Directions
Only the lines from the one containing "block.translate(FreeCAD.Vector(0, 0, HEIGHT" through the one containing "imported = [obj" are to be copied, exactly and with both ends kept.

[Records with modeling code]
------------------------------
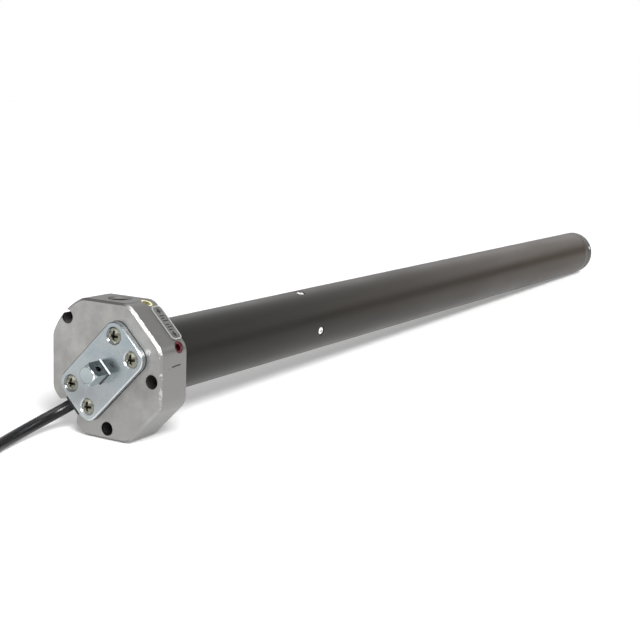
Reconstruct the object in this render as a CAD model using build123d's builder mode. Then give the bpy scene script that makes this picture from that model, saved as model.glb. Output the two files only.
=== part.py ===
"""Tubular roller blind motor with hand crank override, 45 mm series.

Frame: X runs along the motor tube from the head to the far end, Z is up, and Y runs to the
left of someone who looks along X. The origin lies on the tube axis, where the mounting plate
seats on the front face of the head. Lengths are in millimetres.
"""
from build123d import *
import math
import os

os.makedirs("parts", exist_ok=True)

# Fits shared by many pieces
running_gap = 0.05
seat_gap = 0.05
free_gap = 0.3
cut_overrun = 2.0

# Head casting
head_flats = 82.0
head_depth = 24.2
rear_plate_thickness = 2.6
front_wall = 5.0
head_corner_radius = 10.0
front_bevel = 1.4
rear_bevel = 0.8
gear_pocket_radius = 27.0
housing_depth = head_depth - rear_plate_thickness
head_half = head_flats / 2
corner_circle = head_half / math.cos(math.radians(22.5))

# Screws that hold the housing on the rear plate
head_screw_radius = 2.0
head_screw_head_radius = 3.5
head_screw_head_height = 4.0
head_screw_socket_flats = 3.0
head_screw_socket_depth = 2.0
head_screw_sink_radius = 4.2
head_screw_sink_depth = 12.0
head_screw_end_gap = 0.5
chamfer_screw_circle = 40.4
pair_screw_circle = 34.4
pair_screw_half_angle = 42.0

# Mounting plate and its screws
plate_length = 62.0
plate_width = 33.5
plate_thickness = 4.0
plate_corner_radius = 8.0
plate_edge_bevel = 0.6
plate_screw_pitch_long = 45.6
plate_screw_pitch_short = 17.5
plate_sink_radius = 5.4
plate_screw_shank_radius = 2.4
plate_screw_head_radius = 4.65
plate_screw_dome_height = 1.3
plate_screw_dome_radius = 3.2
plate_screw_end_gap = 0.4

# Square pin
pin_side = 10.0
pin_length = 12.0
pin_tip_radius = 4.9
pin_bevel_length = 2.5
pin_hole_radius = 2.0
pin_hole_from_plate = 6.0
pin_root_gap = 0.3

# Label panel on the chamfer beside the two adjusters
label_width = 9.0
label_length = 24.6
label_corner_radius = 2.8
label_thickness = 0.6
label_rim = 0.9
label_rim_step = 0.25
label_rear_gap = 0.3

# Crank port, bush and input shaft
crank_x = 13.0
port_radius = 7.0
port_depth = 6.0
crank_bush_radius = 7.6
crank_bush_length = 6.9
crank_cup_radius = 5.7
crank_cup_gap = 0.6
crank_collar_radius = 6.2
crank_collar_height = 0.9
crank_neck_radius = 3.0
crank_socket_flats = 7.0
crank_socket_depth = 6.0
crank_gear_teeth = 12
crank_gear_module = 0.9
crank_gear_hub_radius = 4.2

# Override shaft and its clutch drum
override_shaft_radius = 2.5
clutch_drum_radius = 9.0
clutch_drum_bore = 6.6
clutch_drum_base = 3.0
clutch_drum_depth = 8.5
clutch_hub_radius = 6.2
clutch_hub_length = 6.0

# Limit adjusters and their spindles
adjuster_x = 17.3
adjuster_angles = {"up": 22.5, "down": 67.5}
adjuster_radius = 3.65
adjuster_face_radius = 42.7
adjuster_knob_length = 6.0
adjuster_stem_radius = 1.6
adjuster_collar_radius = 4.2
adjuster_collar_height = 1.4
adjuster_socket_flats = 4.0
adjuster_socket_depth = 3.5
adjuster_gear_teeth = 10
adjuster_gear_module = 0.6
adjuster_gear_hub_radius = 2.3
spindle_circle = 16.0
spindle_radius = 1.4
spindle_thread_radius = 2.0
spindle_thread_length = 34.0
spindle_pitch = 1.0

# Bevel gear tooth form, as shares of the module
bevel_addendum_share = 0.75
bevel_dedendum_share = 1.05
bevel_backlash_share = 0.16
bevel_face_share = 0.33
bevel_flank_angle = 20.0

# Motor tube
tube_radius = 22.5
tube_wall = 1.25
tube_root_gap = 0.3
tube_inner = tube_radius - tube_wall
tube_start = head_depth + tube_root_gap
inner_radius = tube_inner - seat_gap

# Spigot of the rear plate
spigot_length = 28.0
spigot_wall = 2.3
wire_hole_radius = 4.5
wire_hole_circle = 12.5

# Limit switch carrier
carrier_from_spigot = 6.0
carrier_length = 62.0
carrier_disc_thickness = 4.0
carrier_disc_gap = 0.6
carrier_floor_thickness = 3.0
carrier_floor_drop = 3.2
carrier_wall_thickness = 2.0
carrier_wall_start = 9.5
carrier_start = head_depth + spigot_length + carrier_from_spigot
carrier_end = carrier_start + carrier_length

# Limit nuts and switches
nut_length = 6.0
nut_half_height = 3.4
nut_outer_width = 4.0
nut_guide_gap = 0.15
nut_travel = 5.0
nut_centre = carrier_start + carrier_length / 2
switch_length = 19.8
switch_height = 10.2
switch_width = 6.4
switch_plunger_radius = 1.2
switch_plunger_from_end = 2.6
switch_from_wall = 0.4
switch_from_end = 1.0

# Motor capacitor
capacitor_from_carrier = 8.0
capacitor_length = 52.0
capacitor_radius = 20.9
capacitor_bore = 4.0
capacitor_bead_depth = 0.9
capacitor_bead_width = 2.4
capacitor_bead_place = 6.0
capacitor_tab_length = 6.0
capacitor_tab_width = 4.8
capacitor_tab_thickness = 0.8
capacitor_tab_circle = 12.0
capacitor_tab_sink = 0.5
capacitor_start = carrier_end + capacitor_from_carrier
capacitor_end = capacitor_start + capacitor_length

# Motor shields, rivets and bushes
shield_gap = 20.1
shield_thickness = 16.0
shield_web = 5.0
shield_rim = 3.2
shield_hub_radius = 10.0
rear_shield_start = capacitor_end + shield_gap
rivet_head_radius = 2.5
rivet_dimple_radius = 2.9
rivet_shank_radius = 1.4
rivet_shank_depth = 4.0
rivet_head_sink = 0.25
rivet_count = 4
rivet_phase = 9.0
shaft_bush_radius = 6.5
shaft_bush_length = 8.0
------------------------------
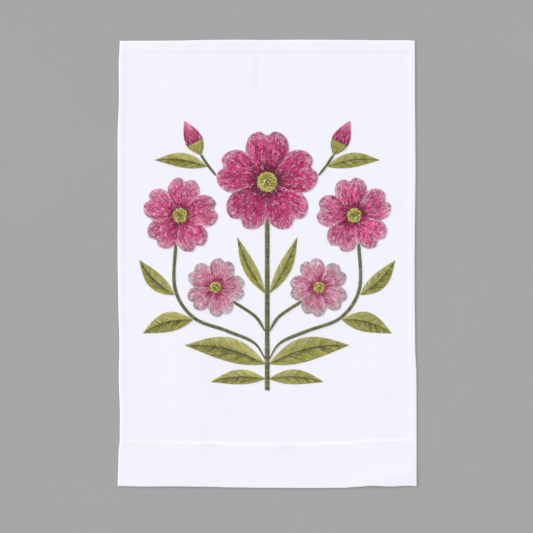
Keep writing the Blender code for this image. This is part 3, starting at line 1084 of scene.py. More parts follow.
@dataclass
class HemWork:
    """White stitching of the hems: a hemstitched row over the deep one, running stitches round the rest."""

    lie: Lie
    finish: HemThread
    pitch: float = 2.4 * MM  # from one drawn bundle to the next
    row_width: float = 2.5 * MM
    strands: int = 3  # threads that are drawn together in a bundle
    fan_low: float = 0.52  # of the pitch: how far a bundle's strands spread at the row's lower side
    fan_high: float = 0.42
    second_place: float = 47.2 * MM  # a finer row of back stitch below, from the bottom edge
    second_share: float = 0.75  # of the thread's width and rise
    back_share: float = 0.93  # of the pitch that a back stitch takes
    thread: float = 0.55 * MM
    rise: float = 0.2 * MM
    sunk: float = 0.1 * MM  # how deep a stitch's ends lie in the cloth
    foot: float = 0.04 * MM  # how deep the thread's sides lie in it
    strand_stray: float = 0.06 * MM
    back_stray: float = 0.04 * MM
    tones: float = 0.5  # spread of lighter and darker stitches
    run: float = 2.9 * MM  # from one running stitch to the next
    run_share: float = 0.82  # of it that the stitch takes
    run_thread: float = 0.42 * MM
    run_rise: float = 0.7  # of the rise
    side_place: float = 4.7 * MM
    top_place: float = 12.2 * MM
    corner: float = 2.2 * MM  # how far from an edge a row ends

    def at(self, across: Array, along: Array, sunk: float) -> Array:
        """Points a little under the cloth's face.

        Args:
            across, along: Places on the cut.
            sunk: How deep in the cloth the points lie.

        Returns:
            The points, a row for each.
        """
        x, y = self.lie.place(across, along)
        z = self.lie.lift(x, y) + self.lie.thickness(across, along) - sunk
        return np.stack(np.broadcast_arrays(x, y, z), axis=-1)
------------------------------
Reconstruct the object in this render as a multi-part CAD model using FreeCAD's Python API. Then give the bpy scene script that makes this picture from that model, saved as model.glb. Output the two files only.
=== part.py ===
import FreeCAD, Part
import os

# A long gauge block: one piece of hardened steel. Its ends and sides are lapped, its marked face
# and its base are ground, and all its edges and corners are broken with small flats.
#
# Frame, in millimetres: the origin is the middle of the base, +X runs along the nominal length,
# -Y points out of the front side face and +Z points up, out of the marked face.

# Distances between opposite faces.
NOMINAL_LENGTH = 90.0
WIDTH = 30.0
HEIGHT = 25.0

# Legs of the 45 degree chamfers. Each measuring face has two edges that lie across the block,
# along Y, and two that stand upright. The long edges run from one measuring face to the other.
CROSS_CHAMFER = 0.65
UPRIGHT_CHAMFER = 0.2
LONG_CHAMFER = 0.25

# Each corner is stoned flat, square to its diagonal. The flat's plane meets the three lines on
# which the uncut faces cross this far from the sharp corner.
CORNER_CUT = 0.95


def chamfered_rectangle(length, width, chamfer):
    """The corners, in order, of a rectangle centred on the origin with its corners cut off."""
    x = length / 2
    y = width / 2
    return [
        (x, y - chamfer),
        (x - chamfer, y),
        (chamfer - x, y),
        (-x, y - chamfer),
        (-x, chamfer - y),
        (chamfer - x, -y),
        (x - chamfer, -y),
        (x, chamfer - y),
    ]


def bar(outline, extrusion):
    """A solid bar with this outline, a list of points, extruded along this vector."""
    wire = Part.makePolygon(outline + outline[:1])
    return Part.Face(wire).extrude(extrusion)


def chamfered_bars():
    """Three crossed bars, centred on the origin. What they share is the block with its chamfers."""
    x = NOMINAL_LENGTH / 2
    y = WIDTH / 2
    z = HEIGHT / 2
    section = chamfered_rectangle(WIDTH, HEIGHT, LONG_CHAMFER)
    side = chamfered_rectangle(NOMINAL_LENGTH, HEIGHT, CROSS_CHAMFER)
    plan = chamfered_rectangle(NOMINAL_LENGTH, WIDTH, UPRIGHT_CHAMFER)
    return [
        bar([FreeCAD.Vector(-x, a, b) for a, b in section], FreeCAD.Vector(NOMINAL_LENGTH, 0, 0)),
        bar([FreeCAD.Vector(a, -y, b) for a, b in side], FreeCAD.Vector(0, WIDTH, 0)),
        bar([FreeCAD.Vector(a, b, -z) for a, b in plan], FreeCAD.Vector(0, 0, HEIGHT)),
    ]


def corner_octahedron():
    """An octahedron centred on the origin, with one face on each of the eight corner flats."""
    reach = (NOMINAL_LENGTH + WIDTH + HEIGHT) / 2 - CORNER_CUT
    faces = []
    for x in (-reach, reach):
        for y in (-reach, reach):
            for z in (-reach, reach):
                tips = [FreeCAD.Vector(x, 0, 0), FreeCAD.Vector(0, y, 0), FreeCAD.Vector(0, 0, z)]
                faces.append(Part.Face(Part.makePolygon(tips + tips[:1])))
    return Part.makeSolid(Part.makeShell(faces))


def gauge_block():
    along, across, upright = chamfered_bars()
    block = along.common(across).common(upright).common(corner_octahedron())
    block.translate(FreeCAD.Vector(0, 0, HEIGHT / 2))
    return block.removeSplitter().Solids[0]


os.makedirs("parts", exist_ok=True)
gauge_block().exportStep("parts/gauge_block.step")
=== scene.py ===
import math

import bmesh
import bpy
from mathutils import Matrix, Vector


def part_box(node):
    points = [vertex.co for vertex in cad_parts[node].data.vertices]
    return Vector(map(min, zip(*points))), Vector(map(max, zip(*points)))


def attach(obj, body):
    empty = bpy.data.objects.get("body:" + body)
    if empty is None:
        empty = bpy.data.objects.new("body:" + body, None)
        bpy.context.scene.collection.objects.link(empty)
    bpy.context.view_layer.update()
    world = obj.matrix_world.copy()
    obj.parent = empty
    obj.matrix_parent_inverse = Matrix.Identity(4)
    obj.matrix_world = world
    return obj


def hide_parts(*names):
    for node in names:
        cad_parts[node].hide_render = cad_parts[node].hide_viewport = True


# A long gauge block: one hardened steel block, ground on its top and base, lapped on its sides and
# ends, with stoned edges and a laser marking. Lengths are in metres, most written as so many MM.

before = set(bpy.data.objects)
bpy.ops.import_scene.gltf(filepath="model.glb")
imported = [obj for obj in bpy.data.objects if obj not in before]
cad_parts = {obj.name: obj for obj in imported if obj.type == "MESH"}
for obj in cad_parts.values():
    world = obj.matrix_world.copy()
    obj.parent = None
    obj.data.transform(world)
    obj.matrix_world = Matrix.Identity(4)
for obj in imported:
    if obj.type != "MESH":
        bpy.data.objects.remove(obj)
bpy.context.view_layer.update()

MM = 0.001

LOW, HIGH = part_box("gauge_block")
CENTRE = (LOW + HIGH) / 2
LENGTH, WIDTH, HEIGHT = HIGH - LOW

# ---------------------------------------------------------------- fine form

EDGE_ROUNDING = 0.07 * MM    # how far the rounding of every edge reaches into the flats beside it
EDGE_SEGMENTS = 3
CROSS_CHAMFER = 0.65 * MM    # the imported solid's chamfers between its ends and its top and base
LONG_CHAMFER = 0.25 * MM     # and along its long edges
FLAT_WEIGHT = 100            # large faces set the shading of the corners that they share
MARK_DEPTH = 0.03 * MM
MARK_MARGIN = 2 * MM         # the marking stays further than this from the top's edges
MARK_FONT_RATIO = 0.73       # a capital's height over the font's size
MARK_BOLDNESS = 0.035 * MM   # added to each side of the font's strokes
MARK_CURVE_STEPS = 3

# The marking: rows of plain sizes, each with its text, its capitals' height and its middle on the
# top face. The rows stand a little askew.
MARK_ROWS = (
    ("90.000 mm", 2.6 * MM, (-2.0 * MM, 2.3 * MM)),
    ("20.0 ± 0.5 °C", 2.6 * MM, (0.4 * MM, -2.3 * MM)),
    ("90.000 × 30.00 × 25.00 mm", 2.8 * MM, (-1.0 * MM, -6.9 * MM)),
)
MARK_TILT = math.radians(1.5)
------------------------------
Task answer
    block.translate(FreeCAD.Vector(0, 0, HEIGHT / 2))
    return block.removeSplitter().Solids[0]


os.makedirs("parts", exist_ok=True)
gauge_block().exportStep("parts/gauge_block.step")
=== scene.py ===
import math

import bmesh
import bpy
from mathutils import Matrix, Vector


def part_box(node):
    points = [vertex.co for vertex in cad_parts[node].data.vertices]
    return Vector(map(min, zip(*points))), Vector(map(max, zip(*points)))


def attach(obj, body):
    empty = bpy.data.objects.get("body:" + body)
    if empty is None:
        empty = bpy.data.objects.new("body:" + body, None)
        bpy.context.scene.collection.objects.link(empty)
    bpy.context.view_layer.update()
    world = obj.matrix_world.copy()
    obj.parent = empty
    obj.matrix_parent_inverse = Matrix.Identity(4)
    obj.matrix_world = world
    return obj


def hide_parts(*names):
    for node in names:
        cad_parts[node].hide_render = cad_parts[node].hide_viewport = True


# A long gauge block: one hardened steel block, ground on its top and base, lapped on its sides and
# ends, with stoned edges and a laser marking. Lengths are in metres, most written as so many MM.

before = set(bpy.data.objects)
bpy.ops.import_scene.gltf(filepath="model.glb")
imported = [obj for obj in bpy.data.objects if obj not in before]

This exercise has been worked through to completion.